Thermal expansion, if not controlled, can damage or reduce the life of plumbing fixtures and appliances. Thermal expansion may be evident by dripping from hot water faucets, or intermittent discharge from the temperature and pressure (T&P) relief valve on the water heater. Some experts even warn that repeated uncontrolled thermal expansion could collapse the center flue in a gas-fired water heater, creating a hazardous presence of carbon monoxide gas or even a water heater explosion.

Historically, water heaters have been equipped with a T&P relief valve even before the advent of cross-connection control measures. However, this valve is an emergency relief valve designed to prevent explosion of the tank and is not intended to compensate for thermal expansion during the normal heating and cooling cycles.

Thermal expansion can easily be contained by the use of a properly sized Thermal Expansion Tank installed on the cold water supply to the water heater. Modern plumbing codes have required them since 1991. These small tanks (about 4 gallons) incorporate a sealed-in air chamber, pre-pressurized and separated from system water by a flexible diaphragm, installed to prevent the air cushion from being absorbed into the system water. The tank allows thermal expansion to occur, but without the dangerous increase in pressure that would cause the T&P relief valve to operate.

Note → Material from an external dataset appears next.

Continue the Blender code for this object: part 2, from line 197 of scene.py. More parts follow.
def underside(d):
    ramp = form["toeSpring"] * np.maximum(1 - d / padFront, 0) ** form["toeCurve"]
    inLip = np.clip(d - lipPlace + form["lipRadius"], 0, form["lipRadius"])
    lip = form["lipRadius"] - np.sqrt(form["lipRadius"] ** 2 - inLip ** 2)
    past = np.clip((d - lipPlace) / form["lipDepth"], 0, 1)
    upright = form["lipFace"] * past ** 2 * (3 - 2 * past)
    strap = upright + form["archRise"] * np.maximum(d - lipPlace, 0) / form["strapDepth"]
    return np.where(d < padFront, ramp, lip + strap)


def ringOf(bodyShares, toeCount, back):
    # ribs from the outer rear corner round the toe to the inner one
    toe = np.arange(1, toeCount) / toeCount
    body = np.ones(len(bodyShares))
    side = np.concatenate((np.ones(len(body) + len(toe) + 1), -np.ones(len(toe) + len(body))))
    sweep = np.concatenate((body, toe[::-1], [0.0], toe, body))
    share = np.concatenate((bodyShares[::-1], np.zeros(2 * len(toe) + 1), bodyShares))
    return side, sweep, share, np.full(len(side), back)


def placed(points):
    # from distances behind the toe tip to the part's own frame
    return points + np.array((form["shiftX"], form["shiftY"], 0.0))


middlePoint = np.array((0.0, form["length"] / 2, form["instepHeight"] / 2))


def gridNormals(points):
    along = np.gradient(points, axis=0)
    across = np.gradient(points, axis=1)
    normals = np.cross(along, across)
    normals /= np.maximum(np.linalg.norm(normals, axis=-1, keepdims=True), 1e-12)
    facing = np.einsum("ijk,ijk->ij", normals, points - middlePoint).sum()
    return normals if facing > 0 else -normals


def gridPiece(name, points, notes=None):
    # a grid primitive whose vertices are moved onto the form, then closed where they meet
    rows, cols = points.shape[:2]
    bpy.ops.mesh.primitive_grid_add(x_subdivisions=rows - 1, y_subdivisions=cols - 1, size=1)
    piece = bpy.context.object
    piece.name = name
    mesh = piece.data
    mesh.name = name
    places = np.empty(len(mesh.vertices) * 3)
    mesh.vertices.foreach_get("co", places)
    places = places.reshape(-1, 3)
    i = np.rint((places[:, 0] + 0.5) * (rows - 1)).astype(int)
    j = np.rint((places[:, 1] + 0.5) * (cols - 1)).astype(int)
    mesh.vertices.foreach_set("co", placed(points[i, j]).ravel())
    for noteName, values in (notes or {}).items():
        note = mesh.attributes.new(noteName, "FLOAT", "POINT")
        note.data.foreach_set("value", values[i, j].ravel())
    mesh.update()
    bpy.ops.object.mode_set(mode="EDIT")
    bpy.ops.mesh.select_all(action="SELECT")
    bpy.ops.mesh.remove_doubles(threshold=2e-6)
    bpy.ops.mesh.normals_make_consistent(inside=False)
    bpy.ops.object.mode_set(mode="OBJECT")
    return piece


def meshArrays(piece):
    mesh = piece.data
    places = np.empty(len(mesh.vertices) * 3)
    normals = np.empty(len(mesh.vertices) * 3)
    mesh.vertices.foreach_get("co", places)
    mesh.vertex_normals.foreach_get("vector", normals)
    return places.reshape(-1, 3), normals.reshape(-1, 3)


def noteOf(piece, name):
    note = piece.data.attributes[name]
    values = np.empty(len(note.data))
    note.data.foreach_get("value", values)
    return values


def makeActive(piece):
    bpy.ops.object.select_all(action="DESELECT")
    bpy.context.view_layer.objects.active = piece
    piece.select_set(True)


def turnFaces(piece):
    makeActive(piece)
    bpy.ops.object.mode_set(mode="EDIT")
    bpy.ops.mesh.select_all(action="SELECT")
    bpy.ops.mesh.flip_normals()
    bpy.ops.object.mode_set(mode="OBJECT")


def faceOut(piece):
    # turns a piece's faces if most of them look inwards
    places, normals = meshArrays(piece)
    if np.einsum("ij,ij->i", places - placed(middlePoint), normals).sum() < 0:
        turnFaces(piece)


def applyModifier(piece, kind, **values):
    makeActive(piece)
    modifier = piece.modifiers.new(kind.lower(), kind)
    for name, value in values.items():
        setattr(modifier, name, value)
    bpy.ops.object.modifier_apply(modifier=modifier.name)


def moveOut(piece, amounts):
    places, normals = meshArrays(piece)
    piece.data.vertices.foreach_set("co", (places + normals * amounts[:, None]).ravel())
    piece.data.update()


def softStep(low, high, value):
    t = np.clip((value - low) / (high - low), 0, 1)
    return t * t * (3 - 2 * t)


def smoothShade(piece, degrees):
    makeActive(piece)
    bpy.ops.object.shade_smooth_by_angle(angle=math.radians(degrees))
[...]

You are encouraged to have a licensed plumber inspect your plumbing system to determine if it is a “closed” system. If it is, you should have a Thermal Expansion Tank installed by a licensed plumber. The code requires installation of a Thermal Expansion Tank if you replace your existing water heater. The plumber may also determine if the T&P relief valve is in working order. Taking this simple step may prevent damage to your plumbing system.